On comprend ainsi que la crise syrienne, dans l’orbite de la crise iranienne pour la dynamique de la chose (Pilko estime qu’Israël et les USA ne sont favorables à l’opposition syrienne que dans la mesure où elle affaiblit la Syrie en tant qu’allié de l’Iran), devient elle-même un élément de la crise haute que nous avons identifiée, en participant comme catalyseur à des regroupements extrêmement importants. C’est avec la Syrie que la Chine est en train de devenir un acteur majeur, effectivement engagé dans les évènements eux-mêmes, de la crise générale du Moyen-Orient. C’est en Syrie, ou à l’occasion de la crise syrienne, que la Russie et la Chine sont en train de faire évoluer, avec des actes concrets, leur proximité de ces dernières années en une alliance en bonne et due forme, qui doit devenir un facteur essentiel des relations internationales.

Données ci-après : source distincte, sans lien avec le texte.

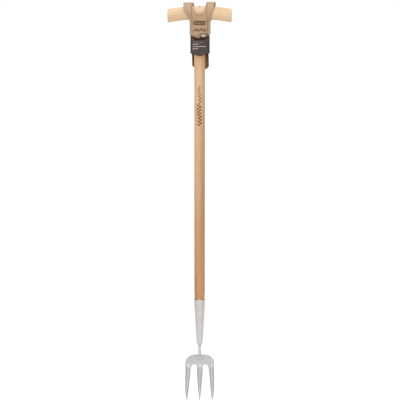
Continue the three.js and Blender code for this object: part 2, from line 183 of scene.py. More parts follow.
def applied(obj):
    """Bakes an object's modifiers into its mesh."""
    graph = bpy.context.evaluated_depsgraph_get()
    obj.data = bpy.data.meshes.new_from_object(obj.evaluated_get(graph))
    obj.modifiers.clear()
    tidy_mesh(obj)


def carve(obj, *cutters):
    for cutter in cutters:
        cut = obj.modifiers.new("cut", "BOOLEAN")
        cut.operation = "DIFFERENCE"
        cut.solver = "EXACT"
        cut.object = cutter
    applied(obj)
    for cutter in cutters:
        bpy.data.objects.remove(cutter)


def thicken(obj, thickness):
    """Turns a sheet into card, keeping its outer face."""
    solid = obj.modifiers.new("thickness", "SOLIDIFY")
    solid.thickness = thickness * MM
    solid.offset = -1
    applied(obj)


def face_forward(obj):
    """Turns an open sheet so that its foremost face looks out of the front."""
    work = bmesh.new()
    work.from_mesh(obj.data)
    foremost = min(work.faces, key=lambda face: face.calc_center_median().y)
    if foremost.normal.y > 0:
        bmesh.ops.reverse_faces(work, faces=work.faces)
    work.to_mesh(obj.data)
    work.free()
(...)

C’est autour de la Syrie qu’évoluent les relations au Moyen-Orient vers des ensembles nouveaux qui pourraient traduire d’un point de vue formel les changements qui secouent la région depuis décembre 2010. Tout cela, certes, au lieu de la narrative habituelle du bloc BAO, constituée de cette vision binaire, sommaire et généralement infantile (Syrie méchante et isolée, le reste contre elle au nom de la civilisation).